Интересно, что в 1853 г., в этом же месяце июле, русские вовсе не находили это время года неблагоприятным для оккупации Валахии.

«Эмиграция болгарских семей из Добруджи», — сообщает письмо из Галаца, опубликованное в одной немецкой газете, — «непрерывно продолжается. Около 1000 семей с 150000 голов скота переправились у Рени».

Эта «добровольная эмиграция», к которой русские призывают жителей, якобы для того, чтобы спасти их от мести со стороны турок, по своему характеру весьма сходна с «добровольным» австрийским займом. Венский корреспондент «Morning Chronicle» рассказывает, что те же самые семьи,

«узнав, что они предназначаются для фортификационных работ в Молдавии, пожелали возвратиться по домам; но казаки силой принудили их отправиться в Фокшаны, где они в настоящее время заняты на работах по рытью траншей».

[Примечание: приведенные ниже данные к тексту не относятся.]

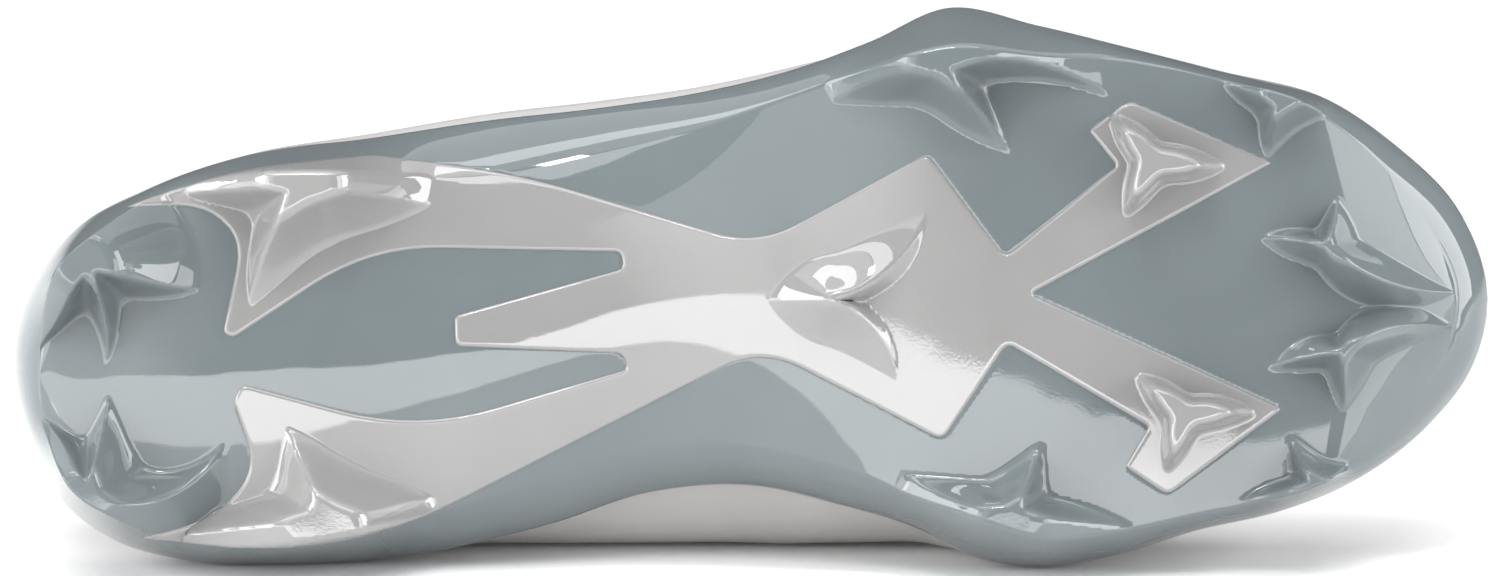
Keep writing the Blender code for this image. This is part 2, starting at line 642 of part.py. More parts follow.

Еще не были убраны по требованию Эспартеро баррикады в Мадриде, а контрреволюция уже принялась за работу. Первым шагом контрреволюции было оставить безнаказанными королеву Кристину, Сарториуса и их сообщников. Затем последовало образование министерства с участием члена партии модерадос О'Доннеля в качестве военного министра, причем вся армия была отдана в распоряжение этого старого друга Нарваэса. В списке стоят имена Пачеко, Лухана, дон Франсиско Санта-Круса, все — заведомые сторонники Нарваэса, а Пачеко кроме того еще и член недоброй памяти министерства 1847 года[212]. Другой, Саласар, назначен единственно потому, что был другом детства Эспартеро. В награду за кровавое избиение народа на баррикадах, на площадях бесчисленные ордена посыпались на генералов, сторонников Эспартеро, и на модерадос — друзей О'Доннеля. Чтобы подготовить почву для окончательного усмирения прессы, был восстановлен закон о печати 1837 года. Вместо созыва учредительных кортесов Эспартеро, говорят, намеревается созвать только палату на основе конституции 1837 г. и даже, по словам некоторых, в измененном Нарваэсом виде. Для более полного обеспечения успеха всех этих мероприятий и других, которые должны последовать, большие массы войск концентрируются в окрестностях Мадрида. Во всем этом особого внимания заслуживает та неожиданность, с какой реакция водворилась.

В первый момент командующие баррикадами явились к Эспартеро, чтобы высказать ему несколько замечаний по поводу выбора министерства. Эспартеро пустился в долгие объяснения по поводу затруднений, подстерегающих его со всех сторон, и пытался защищать сделанные им назначения. Но представители народа, по-видимому, остались мало удовлетворенными его объяснениями. В то же время поступили «очень тревожные» сведения о республиканских волнениях в Валенсии, Каталонии и Андалузии. Растерянность Эспартеро явствует из его декрета, санкционирующего дальнейшее функционирование провинциальных хунт. Он также еще не осмелился распустить мадридскую хунту, хотя министерство уже сформировано и приступило к исполнению своих обязанностей.